The revised pilot also alters the climactic showdown between Sookie and the Rattrays, the trashy couple who capture Bill at Merlotte's and begin to drain his blood in the parking lot. After telepathically hearing their intentions and noticing that Bill has disappeared, Sookie sets off to rescue him. In the original pilot, a female vampire lurks nearby and appears to assist Sookie in her quest to free Bill and punish the Rattrays. In the revised pilot, however, this woman is removed altogether, leading us to believe that Sookie was somehow able to take down Mack and Denise on her own. Though there still is the matter of that dog that's always seemingly lurking about Merlotte's as well... Hmm.

As much as I still didn't connect with the pilot episode, I do have to say that the series' second episode ("The First Taste"), also submitted for review, is a vast improvement over the premiere installment.

Tonally, the series seems to have settled down a little bit and the characters all seem a hell of a lot more comfortable in their own skins. Additionally, the story kicks into high gear with Bill repaying Sookie by rescuing her in turn from the sadistic Rattrays when she is savagely beaten as payback for robbing them of Bill's "v-juice." This being a vampire drama first and foremost, Bill is able to save Sookie through some unconventional means that bring them much closer together than either could have possibly realized.
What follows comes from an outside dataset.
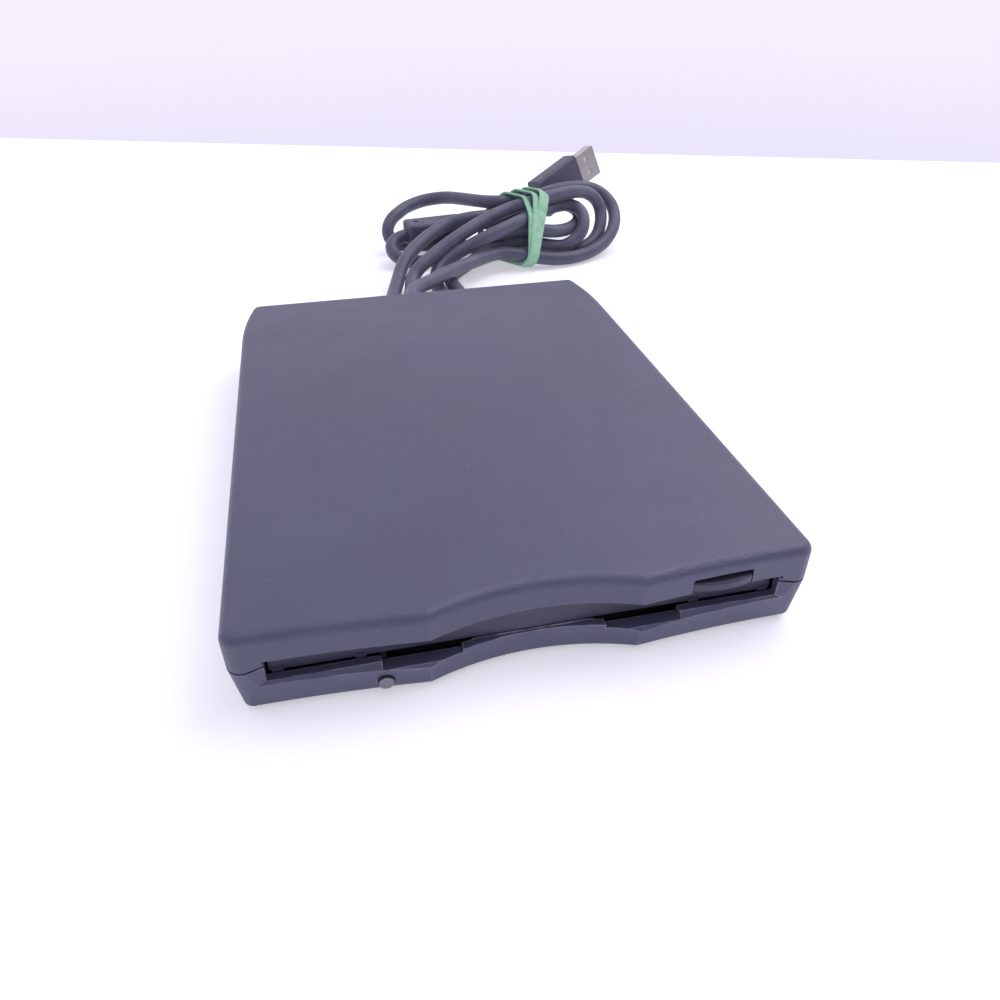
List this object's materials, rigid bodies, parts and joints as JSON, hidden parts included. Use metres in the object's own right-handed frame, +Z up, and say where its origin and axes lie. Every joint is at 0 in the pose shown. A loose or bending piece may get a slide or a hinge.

If there was a way to skip the first episode (which does, unfortunately, set up the series) and watch the second, I would definitely advise you to figure that out. The second episode is a clearer realization of Charlaine Harris' novels, blending together backwoods humor, underworld menaces, and homespun wisdom into a much more appealing package and we're given a much clearer sense of Sookie's world and how each of the characters interact.

Wesley's Tara and Paquin's Sookie definitely seem like mismatched best friends and we learn that Lafayette, the bar's drag queen short order cook, is Tara's flamboyant cousin. Likewise, the murder investigation of Maudette Pickens (who still, to me, looks way too old to have attended high school with Sookie) takes an interesting turn, especially once Jason Stackhouse gets to see the video tape that Maudette secretly recorded of their sex session, and Sookie finds herself in way over her head when she drops by Bill's house one night and discovers that he might not be the only vampire in Bon Temps.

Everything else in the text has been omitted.